Нередко люди подозревают в себе какое-то действие нечистой силы и идут на отчитку. Я, признаться, никогда этого не одобрял. Во время этих отчиток начинаются всякие ужасы и человеку может стать еще хуже, чем было раньше.
Патриарх говорил, что император Николай Александрович болезненно морщился от одного упоминания слова «интеллигенция». Такое слово есть только в русском языке. Действительно, это очень сложный продукт своего времени. В интеллигенте соединяются высокий интеллект и — духовное содержание. Но, к сожалению, духовность наша интеллигенция нередко искала и ищет не там, где ее следовало искать. И сейчас все то же самое. Приходится слышать, как московская интеллигенция, точнее, ученые дамы в возбужденном состоянии продают квартиры, снимают с себя драгоценности и едут на Алтай ради какого-то Виссариона-«Христа» — бывшего работника правоохранительных органов. Я это воспринимал как дурной анекдот. Канатчикова дача, да и только. — Так ведь едут же! А все чего-нибудь особенного хочется.
Первые два три года нашей депутатской работы, все киоски в Кремле были завалены яркими книжками «Сознания Кришны». Ко мне подходили, спрашивали — стоит купить или не стоит, читать или не читать. Хорошо, хоть спрашивали! Недавно был в книжном магазине. Подходит ко мне молоденькая девочка, держит книгу «Евангелие от Толстого», спрашивает, брать или не брать. Я ответил: «Я бы воздержался». — Не взяла.

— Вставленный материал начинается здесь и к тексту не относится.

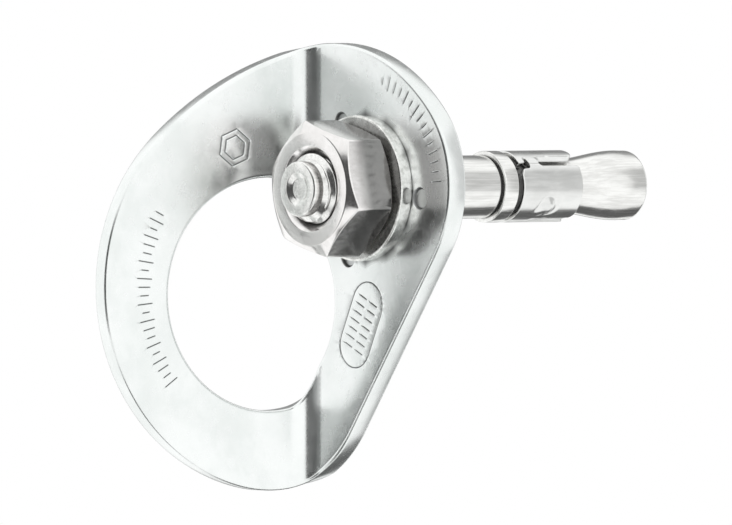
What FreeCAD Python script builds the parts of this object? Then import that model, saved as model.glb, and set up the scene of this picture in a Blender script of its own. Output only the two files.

Центром подлинной духовной и исторической культуры может и должна стать приходская церковь. Помню, в семинарии самое первое задание нам дал очень опытный московский священник, который велел нам описать жизнь прихода: «Напишите, как вы себе ее представляете». Каждый написал, что думал. И одно из сочинений преподаватель даже понес к Патриарху: «Слушайте, какой человек малоподготовленный», — хотя тот студент как раз был хорошо подготовлен. Он написал, как устроен храм, как совершается богослужение, описал сопутствующие учреждения: площадку для детей, комнату матери и ребенка, даже вешалку для одежды, чтобы в дождливую погоду повесить плащ, а зимой — шубу, в которой тяжело стоять и молиться. Написал, какие цветы посажены возле храма, какой там разведен дендрарий. Ну, мы тогда, прочитав это сочинение, конечно, недоумевали: «Как это можно, когда и выжить-то Церкви трудно?» Такая же реакция была и у наших преподавателей. А между тем именно это возможно и необходимо сейчас.